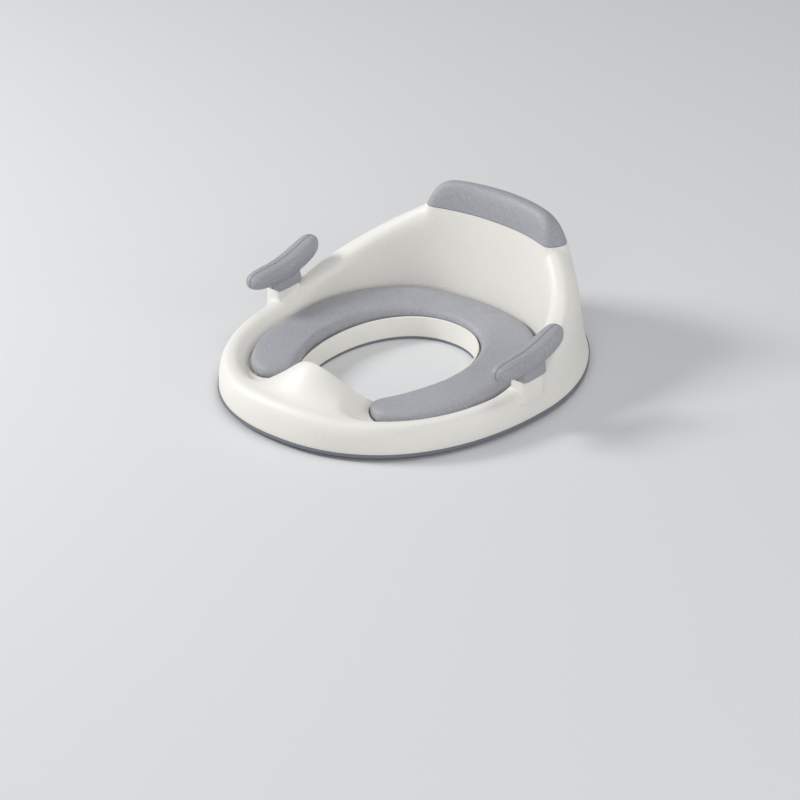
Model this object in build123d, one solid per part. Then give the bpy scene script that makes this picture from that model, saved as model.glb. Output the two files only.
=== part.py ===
from build123d import *
import math
import os

# Toddler toilet trainer seat. Millimetres, +Z up. The user faces -Y, so the splash guard is at -Y
# and the backrest at +Y. The origin is under the middle of the seat, on the plane that the
# lowest edge, the soft ring round the opening, stands on.

# ---- driving dimensions ----------------------------------------------------------------------
WALL = 3.0  # moulded wall thickness
FOOT_Z = 7.0  # underside of the shell's outer wall
RING_Z = 4.0  # underside of the outer soft ring, which rests on the toilet seat
COLLAR_Z = 3.0  # bottom of the wall round the opening
RIM_Z = 34.5  # crest of the low rim
LIP_Z = 24.0  # lips on both sides of the cushion's recess
RECESS_Z = 19.0  # floor of the cushion's recess
CUSHION_Z = 32.5  # top of the cushion
CAP_Z = 112.0  # where the soft cap meets the backrest
CAP_TOP_Z = 138.5  # top of the soft cap
SHOULDER_ANGLE = 60.6  # ray on which the cap's round shoulder starts
SHOULDER_SPAN = 14.5  # degrees the shoulder takes
INSERT_LOW_Z = 98.0  # bottom of the cap's carrier
INSERT_HALF = 58.0
HUMP_RISE = 40.0  # splash guard above the lip level
HUMP_REACH = 50.0  # half the width of the splash guard's ridge
CENTRE_Y = -12.0  # rays that set out the sections start at (0, CENTRE_Y)
CLIMB_ANGLE = -12.0  # ray on which the rim starts to climb towards the backrest
CLIMB_POWER = 1.45
OUTER_RING_WIDE = 9.0
INNER_RING_WIDE = 6.5

# Egg-shaped outlines: half width, front length, rear length, front power, rear power, middle y.
BASE = (165.0, 207.0, 191.0, 2.25, 1.92, 8.0)
WELL = (130.0, 143.0, 135.0, 2.41, 2.25, -16.5)
OPENING = (71.5, 113.5, 97.0, 1.95, 2.18, -28.5)

# Handles: the stub on the shell, and the grip's sections along its length.
STUB_X = 155.0  # middle of a stub
STUB_Y = -8.0
STUB_WIDE = 19.5
STUB_LONG = 30.5
STUB_TOP_Z = 48.5
STUB_LOW_Z = 23.0
TENON_WIDE = 11.0
TENON_LONG = 20.0
TENON_DEPTH = 20.0
STUB_CORNER = 3.0
GRIP_COLLAR_HIGH = 14.0
CORE_SHARE = 0.45  # thickness of the rigid core as a share of the grip
FIT_GAP = 0.3  # clearance of a push fit, each side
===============
> **Short problem**
In the listing above, please print only the lines from the first one to the line where "# lowest edge, the" appears, exactly as written, both of those lines included.

> **Task solution**
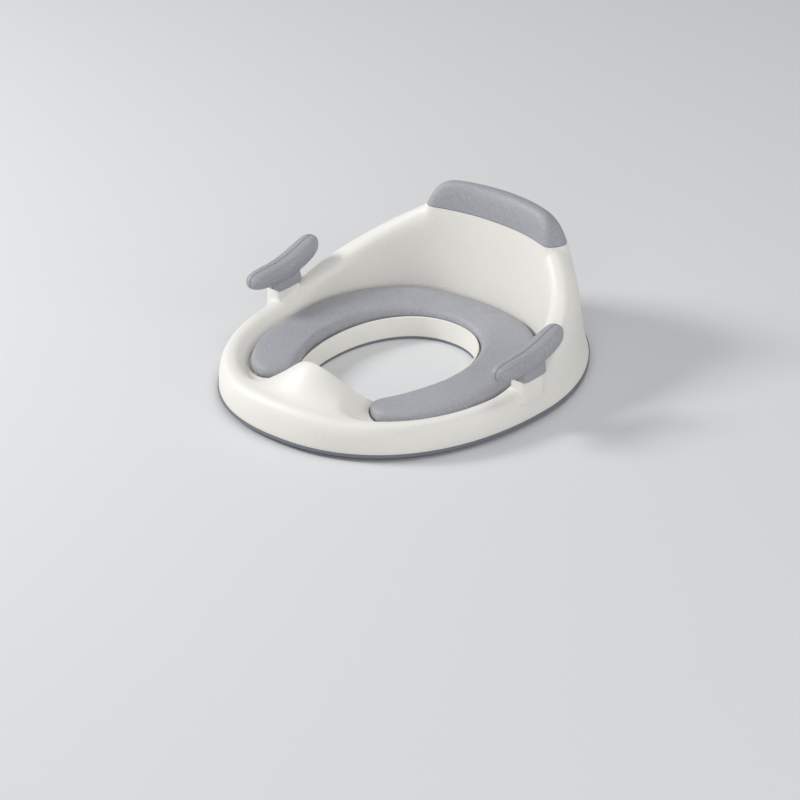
Model this object in build123d, one solid per part. Then give the bpy scene script that makes this picture from that model, saved as model.glb. Output the two files only.
=== part.py ===
from build123d import *
import math
import os

# Toddler toilet trainer seat. Millimetres, +Z up. The user faces -Y, so the splash guard is at -Y
# and the backrest at +Y. The origin is under the middle of the seat, on the plane that the
# lowest edge, the soft ring round the opening, stands on.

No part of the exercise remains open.